**Stated goal**
Below is a set of records. Repeat all of them exactly.

**Stored dataset items**
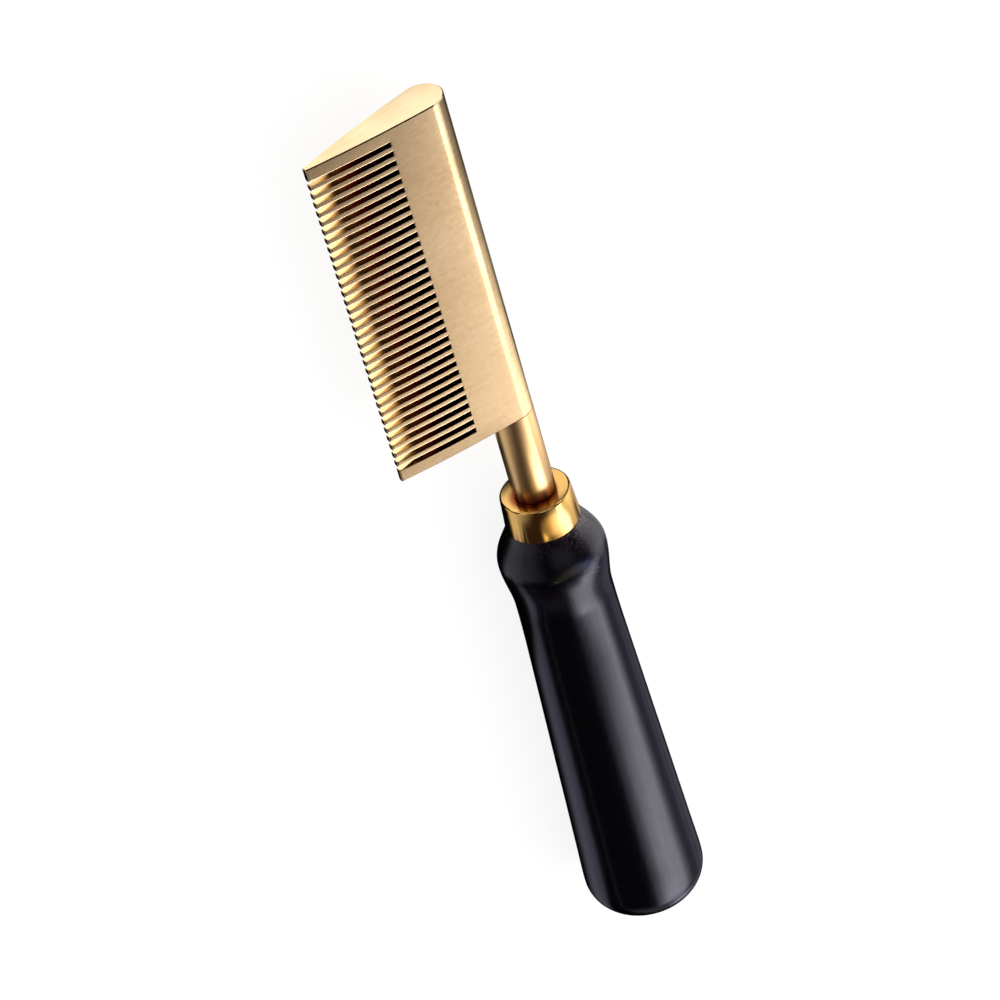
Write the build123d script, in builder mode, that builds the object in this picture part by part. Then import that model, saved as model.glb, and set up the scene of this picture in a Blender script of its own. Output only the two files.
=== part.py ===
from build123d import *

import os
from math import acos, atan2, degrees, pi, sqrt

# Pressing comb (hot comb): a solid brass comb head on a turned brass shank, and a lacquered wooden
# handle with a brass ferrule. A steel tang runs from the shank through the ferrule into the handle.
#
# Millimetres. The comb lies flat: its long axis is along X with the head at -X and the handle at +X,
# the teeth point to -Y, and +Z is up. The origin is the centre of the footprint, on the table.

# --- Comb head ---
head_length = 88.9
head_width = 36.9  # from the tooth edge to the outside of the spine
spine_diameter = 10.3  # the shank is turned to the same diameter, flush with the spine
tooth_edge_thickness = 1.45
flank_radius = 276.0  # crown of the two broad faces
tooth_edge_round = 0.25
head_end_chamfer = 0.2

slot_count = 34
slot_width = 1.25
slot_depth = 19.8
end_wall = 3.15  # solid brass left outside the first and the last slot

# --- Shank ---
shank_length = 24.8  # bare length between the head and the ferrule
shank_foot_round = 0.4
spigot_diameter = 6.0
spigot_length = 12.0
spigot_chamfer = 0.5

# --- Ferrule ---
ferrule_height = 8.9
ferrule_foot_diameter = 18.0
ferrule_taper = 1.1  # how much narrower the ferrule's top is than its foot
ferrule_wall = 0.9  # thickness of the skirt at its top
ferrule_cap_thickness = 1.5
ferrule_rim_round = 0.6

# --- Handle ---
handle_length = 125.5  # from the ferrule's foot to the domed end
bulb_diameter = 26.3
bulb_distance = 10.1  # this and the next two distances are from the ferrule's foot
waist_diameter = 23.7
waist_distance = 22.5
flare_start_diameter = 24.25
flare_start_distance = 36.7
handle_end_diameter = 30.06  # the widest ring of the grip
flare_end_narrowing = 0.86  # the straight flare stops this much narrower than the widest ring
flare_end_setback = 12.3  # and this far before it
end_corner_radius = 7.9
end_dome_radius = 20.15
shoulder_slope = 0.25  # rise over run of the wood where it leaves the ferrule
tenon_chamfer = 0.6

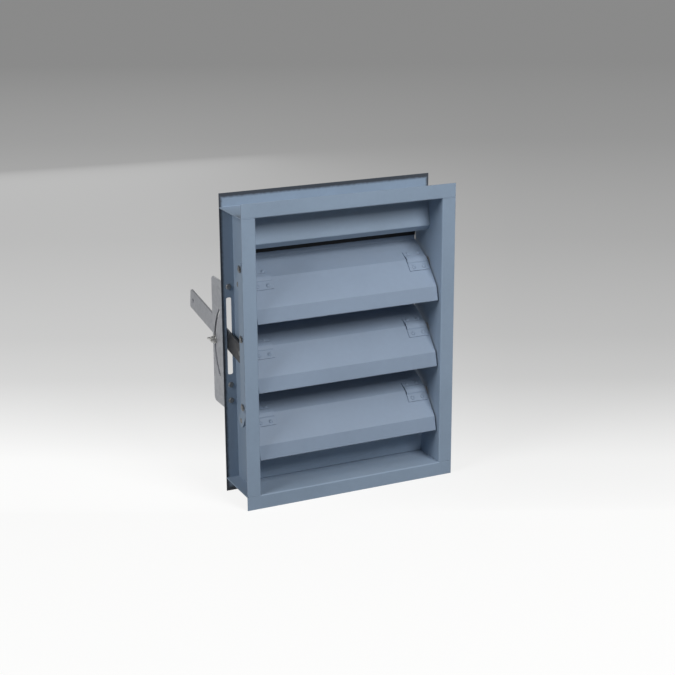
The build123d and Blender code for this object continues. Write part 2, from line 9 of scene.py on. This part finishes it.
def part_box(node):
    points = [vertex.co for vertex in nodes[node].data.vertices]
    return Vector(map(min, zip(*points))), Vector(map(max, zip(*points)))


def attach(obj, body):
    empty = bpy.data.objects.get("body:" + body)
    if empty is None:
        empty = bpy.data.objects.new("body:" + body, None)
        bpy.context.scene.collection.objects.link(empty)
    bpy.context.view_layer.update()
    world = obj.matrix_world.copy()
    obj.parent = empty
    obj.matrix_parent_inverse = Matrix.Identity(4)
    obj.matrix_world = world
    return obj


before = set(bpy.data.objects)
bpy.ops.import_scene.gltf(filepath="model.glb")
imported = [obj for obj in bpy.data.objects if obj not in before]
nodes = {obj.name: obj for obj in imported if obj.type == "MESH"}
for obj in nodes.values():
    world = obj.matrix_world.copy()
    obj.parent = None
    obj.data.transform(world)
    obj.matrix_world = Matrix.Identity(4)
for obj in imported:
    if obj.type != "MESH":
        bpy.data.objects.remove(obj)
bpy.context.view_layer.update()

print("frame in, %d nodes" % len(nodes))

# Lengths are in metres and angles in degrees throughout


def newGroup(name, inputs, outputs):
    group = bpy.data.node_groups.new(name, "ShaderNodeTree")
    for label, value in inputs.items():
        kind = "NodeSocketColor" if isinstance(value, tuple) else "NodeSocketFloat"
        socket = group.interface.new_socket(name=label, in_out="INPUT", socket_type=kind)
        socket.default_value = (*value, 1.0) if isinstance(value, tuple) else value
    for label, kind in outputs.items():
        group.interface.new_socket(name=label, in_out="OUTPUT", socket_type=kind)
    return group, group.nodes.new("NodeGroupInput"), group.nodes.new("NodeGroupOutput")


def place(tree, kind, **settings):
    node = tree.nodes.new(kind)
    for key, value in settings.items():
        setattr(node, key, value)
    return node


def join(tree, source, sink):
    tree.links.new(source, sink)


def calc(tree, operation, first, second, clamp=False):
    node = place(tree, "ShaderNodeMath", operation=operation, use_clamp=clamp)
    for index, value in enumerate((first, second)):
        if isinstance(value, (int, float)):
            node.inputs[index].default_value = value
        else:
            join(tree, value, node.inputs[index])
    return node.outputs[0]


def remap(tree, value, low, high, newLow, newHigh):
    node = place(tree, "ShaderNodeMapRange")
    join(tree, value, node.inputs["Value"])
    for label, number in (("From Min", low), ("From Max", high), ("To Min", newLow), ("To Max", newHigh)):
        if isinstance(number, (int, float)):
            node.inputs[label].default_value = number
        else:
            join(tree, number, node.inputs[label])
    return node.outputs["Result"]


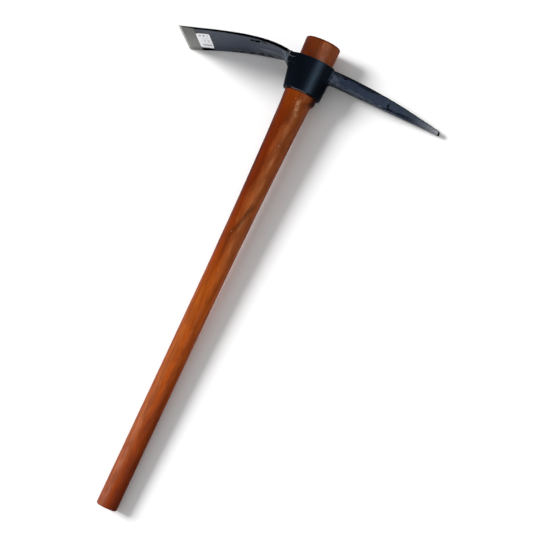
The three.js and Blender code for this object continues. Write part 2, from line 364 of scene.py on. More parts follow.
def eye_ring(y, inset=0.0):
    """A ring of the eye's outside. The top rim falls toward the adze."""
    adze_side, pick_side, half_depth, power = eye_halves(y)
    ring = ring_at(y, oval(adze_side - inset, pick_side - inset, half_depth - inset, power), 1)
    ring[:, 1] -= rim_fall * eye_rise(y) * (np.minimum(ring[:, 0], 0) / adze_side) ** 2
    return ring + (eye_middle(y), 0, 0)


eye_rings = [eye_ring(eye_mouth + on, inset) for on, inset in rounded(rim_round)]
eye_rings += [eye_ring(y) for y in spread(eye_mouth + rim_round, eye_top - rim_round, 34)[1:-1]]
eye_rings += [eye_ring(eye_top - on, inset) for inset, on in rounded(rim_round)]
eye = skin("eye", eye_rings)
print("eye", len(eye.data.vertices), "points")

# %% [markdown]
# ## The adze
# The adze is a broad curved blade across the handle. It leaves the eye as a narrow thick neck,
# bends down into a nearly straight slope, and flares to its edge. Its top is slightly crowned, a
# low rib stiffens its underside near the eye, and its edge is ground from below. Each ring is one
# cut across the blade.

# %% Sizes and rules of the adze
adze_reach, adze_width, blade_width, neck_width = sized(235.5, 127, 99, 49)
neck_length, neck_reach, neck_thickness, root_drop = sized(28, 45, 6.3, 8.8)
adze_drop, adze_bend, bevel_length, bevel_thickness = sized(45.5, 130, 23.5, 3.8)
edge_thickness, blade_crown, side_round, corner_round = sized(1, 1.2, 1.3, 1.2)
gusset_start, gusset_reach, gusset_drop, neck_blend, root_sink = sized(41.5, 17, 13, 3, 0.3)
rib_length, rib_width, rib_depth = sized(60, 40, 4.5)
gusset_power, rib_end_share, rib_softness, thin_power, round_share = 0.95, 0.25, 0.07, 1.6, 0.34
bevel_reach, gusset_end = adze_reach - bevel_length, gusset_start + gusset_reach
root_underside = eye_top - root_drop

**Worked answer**
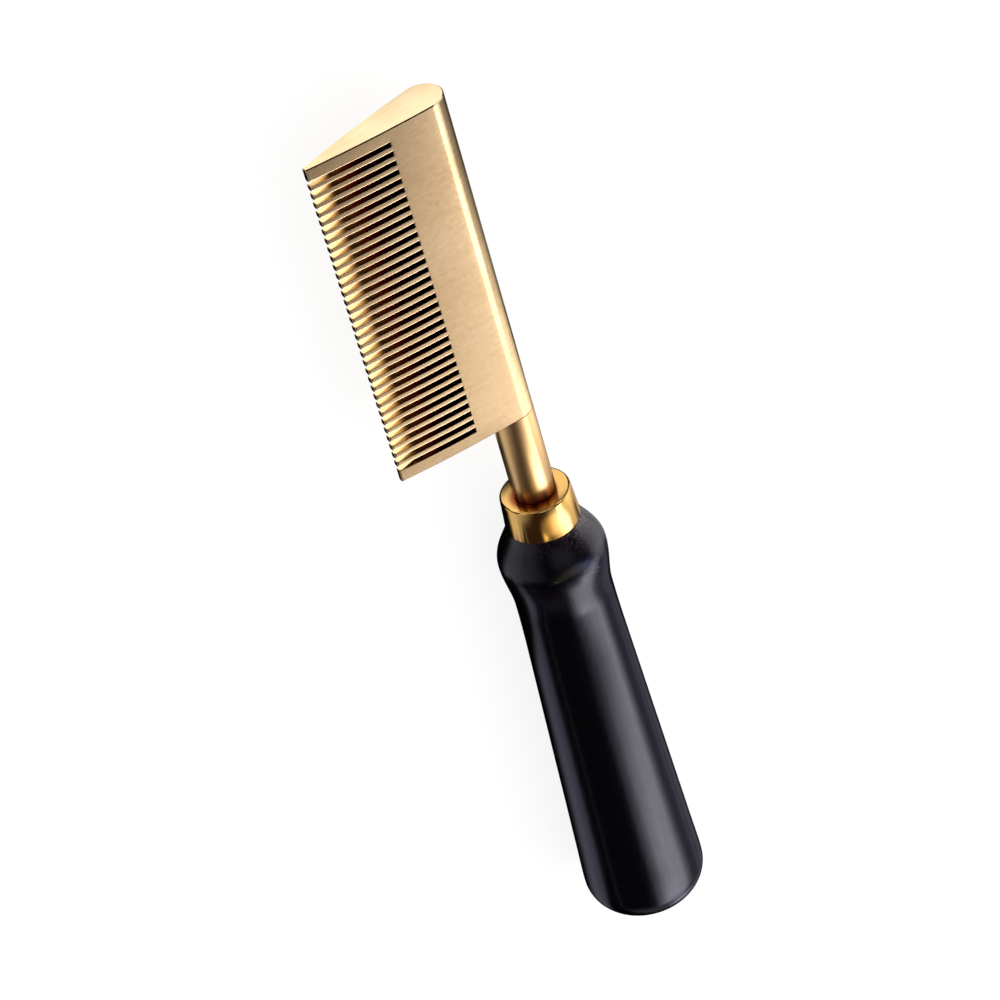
Write the build123d script, in builder mode, that builds the object in this picture part by part. Then import that model, saved as model.glb, and set up the scene of this picture in a Blender script of its own. Output only the two files.
=== part.py ===
from build123d import *

import os
from math import acos, atan2, degrees, pi, sqrt

# Pressing comb (hot comb): a solid brass comb head on a turned brass shank, and a lacquered wooden
# handle with a brass ferrule. A steel tang runs from the shank through the ferrule into the handle.
#
# Millimetres. The comb lies flat: its long axis is along X with the head at -X and the handle at +X,
# the teeth point to -Y, and +Z is up. The origin is the centre of the footprint, on the table.

# --- Comb head ---
head_length = 88.9
head_width = 36.9  # from the tooth edge to the outside of the spine
spine_diameter = 10.3  # the shank is turned to the same diameter, flush with the spine
tooth_edge_thickness = 1.45
flank_radius = 276.0  # crown of the two broad faces
tooth_edge_round = 0.25
head_end_chamfer = 0.2

slot_count = 34
slot_width = 1.25
slot_depth = 19.8
end_wall = 3.15  # solid brass left outside the first and the last slot

# --- Shank ---
shank_length = 24.8  # bare length between the head and the ferrule
shank_foot_round = 0.4
spigot_diameter = 6.0
spigot_length = 12.0
spigot_chamfer = 0.5

# --- Ferrule ---
ferrule_height = 8.9
ferrule_foot_diameter = 18.0
ferrule_taper = 1.1  # how much narrower the ferrule's top is than its foot
ferrule_wall = 0.9  # thickness of the skirt at its top
ferrule_cap_thickness = 1.5
ferrule_rim_round = 0.6

# --- Handle ---
handle_length = 125.5  # from the ferrule's foot to the domed end
bulb_diameter = 26.3
bulb_distance = 10.1  # this and the next two distances are from the ferrule's foot
waist_diameter = 23.7
waist_distance = 22.5
flare_start_diameter = 24.25
flare_start_distance = 36.7
handle_end_diameter = 30.06  # the widest ring of the grip
flare_end_narrowing = 0.86  # the straight flare stops this much narrower than the widest ring
flare_end_setback = 12.3  # and this far before it
end_corner_radius = 7.9
end_dome_radius = 20.15
shoulder_slope = 0.25  # rise over run of the wood where it leaves the ferrule
tenon_chamfer = 0.6

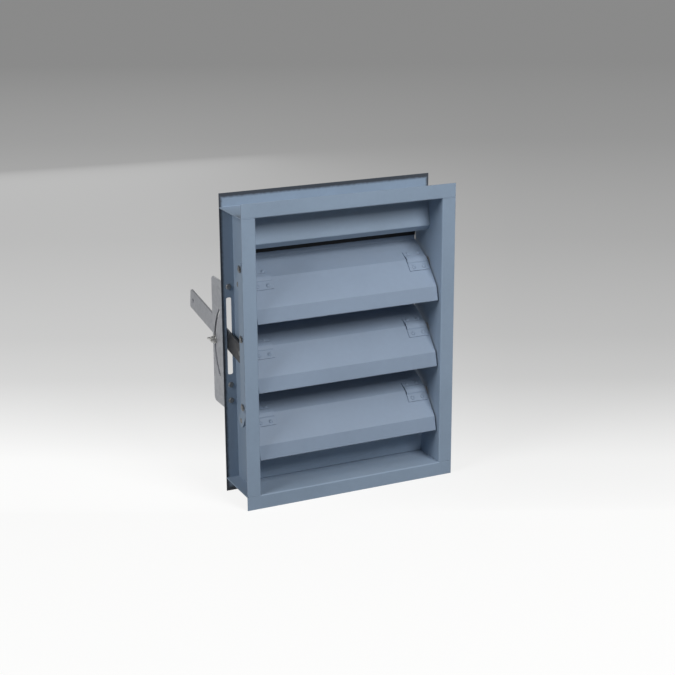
The build123d and Blender code for this object continues. Write part 2, from line 9 of scene.py on. This part finishes it.
def part_box(node):
    points = [vertex.co for vertex in nodes[node].data.vertices]
    return Vector(map(min, zip(*points))), Vector(map(max, zip(*points)))


def attach(obj, body):
    empty = bpy.data.objects.get("body:" + body)
    if empty is None:
        empty = bpy.data.objects.new("body:" + body, None)
        bpy.context.scene.collection.objects.link(empty)
    bpy.context.view_layer.update()
    world = obj.matrix_world.copy()
    obj.parent = empty
    obj.matrix_parent_inverse = Matrix.Identity(4)
    obj.matrix_world = world
    return obj


before = set(bpy.data.objects)
bpy.ops.import_scene.gltf(filepath="model.glb")
imported = [obj for obj in bpy.data.objects if obj not in before]
nodes = {obj.name: obj for obj in imported if obj.type == "MESH"}
for obj in nodes.values():
    world = obj.matrix_world.copy()
    obj.parent = None
    obj.data.transform(world)
    obj.matrix_world = Matrix.Identity(4)
for obj in imported:
    if obj.type != "MESH":
        bpy.data.objects.remove(obj)
bpy.context.view_layer.update()

print("frame in, %d nodes" % len(nodes))

# Lengths are in metres and angles in degrees throughout


def newGroup(name, inputs, outputs):
    group = bpy.data.node_groups.new(name, "ShaderNodeTree")
    for label, value in inputs.items():
        kind = "NodeSocketColor" if isinstance(value, tuple) else "NodeSocketFloat"
        socket = group.interface.new_socket(name=label, in_out="INPUT", socket_type=kind)
        socket.default_value = (*value, 1.0) if isinstance(value, tuple) else value
    for label, kind in outputs.items():
        group.interface.new_socket(name=label, in_out="OUTPUT", socket_type=kind)
    return group, group.nodes.new("NodeGroupInput"), group.nodes.new("NodeGroupOutput")


def place(tree, kind, **settings):
    node = tree.nodes.new(kind)
    for key, value in settings.items():
        setattr(node, key, value)
    return node


def join(tree, source, sink):
    tree.links.new(source, sink)


def calc(tree, operation, first, second, clamp=False):
    node = place(tree, "ShaderNodeMath", operation=operation, use_clamp=clamp)
    for index, value in enumerate((first, second)):
        if isinstance(value, (int, float)):
            node.inputs[index].default_value = value
        else:
            join(tree, value, node.inputs[index])
    return node.outputs[0]


def remap(tree, value, low, high, newLow, newHigh):
    node = place(tree, "ShaderNodeMapRange")
    join(tree, value, node.inputs["Value"])
    for label, number in (("From Min", low), ("From Max", high), ("To Min", newLow), ("To Max", newHigh)):
        if isinstance(number, (int, float)):
            node.inputs[label].default_value = number
        else:
            join(tree, number, node.inputs[label])
    return node.outputs["Result"]


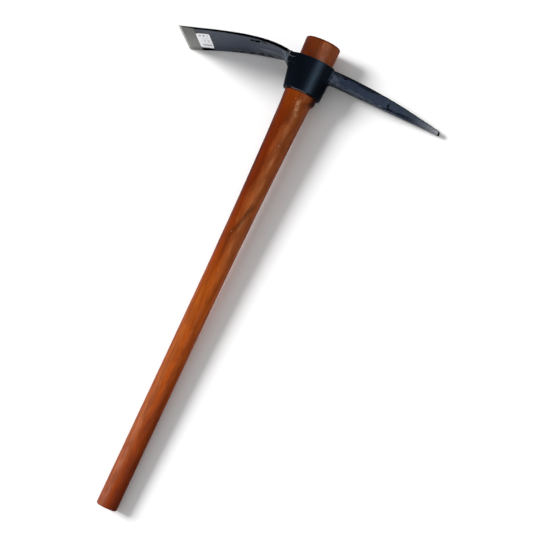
The three.js and Blender code for this object continues. Write part 2, from line 364 of scene.py on. More parts follow.
def eye_ring(y, inset=0.0):
    """A ring of the eye's outside. The top rim falls toward the adze."""
    adze_side, pick_side, half_depth, power = eye_halves(y)
    ring = ring_at(y, oval(adze_side - inset, pick_side - inset, half_depth - inset, power), 1)
    ring[:, 1] -= rim_fall * eye_rise(y) * (np.minimum(ring[:, 0], 0) / adze_side) ** 2
    return ring + (eye_middle(y), 0, 0)


eye_rings = [eye_ring(eye_mouth + on, inset) for on, inset in rounded(rim_round)]
eye_rings += [eye_ring(y) for y in spread(eye_mouth + rim_round, eye_top - rim_round, 34)[1:-1]]
eye_rings += [eye_ring(eye_top - on, inset) for inset, on in rounded(rim_round)]
eye = skin("eye", eye_rings)
print("eye", len(eye.data.vertices), "points")

# %% [markdown]
# ## The adze
# The adze is a broad curved blade across the handle. It leaves the eye as a narrow thick neck,
# bends down into a nearly straight slope, and flares to its edge. Its top is slightly crowned, a
# low rib stiffens its underside near the eye, and its edge is ground from below. Each ring is one
# cut across the blade.

# %% Sizes and rules of the adze
adze_reach, adze_width, blade_width, neck_width = sized(235.5, 127, 99, 49)
neck_length, neck_reach, neck_thickness, root_drop = sized(28, 45, 6.3, 8.8)
adze_drop, adze_bend, bevel_length, bevel_thickness = sized(45.5, 130, 23.5, 3.8)
edge_thickness, blade_crown, side_round, corner_round = sized(1, 1.2, 1.3, 1.2)
gusset_start, gusset_reach, gusset_drop, neck_blend, root_sink = sized(41.5, 17, 13, 3, 0.3)
rib_length, rib_width, rib_depth = sized(60, 40, 4.5)
gusset_power, rib_end_share, rib_softness, thin_power, round_share = 0.95, 0.25, 0.07, 1.6, 0.34
bevel_reach, gusset_end = adze_reach - bevel_length, gusset_start + gusset_reach
root_underside = eye_top - root_drop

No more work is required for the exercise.